▶ [Exercise]:
Tell how many lines in the data below hold the string "picture"; give nothing but the number.

▶ [Input data]:

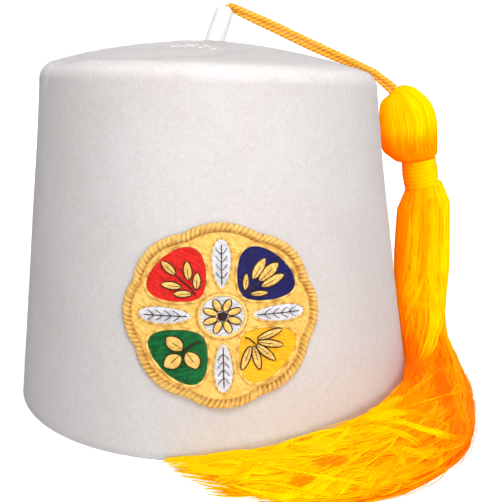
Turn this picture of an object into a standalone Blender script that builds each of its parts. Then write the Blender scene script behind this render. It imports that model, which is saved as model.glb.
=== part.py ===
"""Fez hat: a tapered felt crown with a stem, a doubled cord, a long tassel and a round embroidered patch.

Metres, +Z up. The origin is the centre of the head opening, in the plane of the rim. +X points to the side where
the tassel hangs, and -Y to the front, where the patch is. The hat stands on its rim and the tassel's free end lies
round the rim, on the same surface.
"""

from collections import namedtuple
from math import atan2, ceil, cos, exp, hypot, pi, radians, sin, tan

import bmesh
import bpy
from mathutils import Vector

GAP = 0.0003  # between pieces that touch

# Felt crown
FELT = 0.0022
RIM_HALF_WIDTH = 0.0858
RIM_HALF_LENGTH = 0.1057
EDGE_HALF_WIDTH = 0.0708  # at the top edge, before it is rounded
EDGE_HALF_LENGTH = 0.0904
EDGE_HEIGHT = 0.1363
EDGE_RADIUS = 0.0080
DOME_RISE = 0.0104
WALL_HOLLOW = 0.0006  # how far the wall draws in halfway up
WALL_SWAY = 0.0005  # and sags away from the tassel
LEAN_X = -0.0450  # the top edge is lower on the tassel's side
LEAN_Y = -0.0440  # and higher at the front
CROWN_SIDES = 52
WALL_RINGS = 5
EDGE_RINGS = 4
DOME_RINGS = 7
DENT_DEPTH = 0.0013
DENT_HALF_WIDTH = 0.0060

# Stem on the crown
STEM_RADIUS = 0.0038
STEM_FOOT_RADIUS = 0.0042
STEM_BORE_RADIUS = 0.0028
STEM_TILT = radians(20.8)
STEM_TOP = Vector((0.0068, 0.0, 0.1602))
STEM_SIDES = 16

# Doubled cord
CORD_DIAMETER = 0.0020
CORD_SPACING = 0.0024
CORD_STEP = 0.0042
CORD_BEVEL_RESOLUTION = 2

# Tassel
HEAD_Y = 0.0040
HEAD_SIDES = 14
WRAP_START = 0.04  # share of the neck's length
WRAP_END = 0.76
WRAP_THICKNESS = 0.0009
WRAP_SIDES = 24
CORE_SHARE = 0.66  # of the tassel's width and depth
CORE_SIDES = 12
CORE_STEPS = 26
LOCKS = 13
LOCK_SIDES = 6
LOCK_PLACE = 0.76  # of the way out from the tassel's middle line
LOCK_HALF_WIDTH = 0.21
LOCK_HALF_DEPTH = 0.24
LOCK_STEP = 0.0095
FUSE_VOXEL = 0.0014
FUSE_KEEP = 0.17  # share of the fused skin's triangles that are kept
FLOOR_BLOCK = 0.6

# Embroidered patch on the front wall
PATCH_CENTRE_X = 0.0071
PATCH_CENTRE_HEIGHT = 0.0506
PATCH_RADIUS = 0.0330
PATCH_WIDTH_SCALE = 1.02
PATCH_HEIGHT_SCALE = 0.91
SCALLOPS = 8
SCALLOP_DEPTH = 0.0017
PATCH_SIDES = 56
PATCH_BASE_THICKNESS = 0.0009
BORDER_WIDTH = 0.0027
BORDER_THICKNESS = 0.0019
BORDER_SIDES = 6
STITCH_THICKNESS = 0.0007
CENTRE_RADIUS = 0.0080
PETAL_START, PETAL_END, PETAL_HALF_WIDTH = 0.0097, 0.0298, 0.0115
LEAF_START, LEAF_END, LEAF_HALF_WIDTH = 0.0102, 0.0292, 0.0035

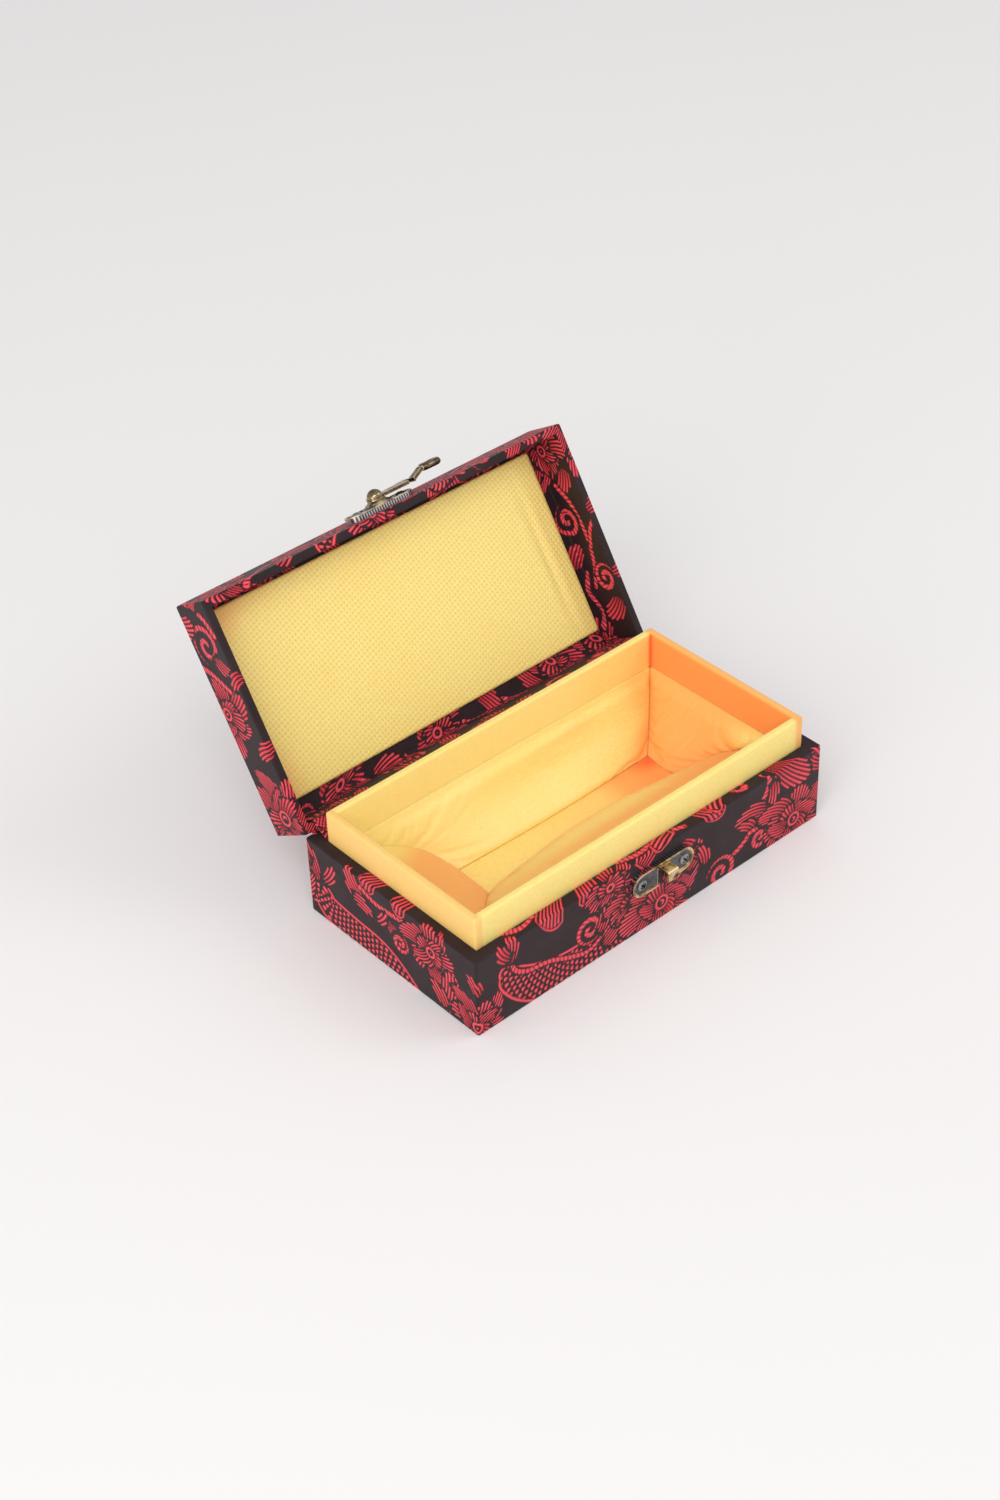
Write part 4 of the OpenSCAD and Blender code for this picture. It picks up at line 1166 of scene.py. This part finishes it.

▶ [Response for this exercise]:
2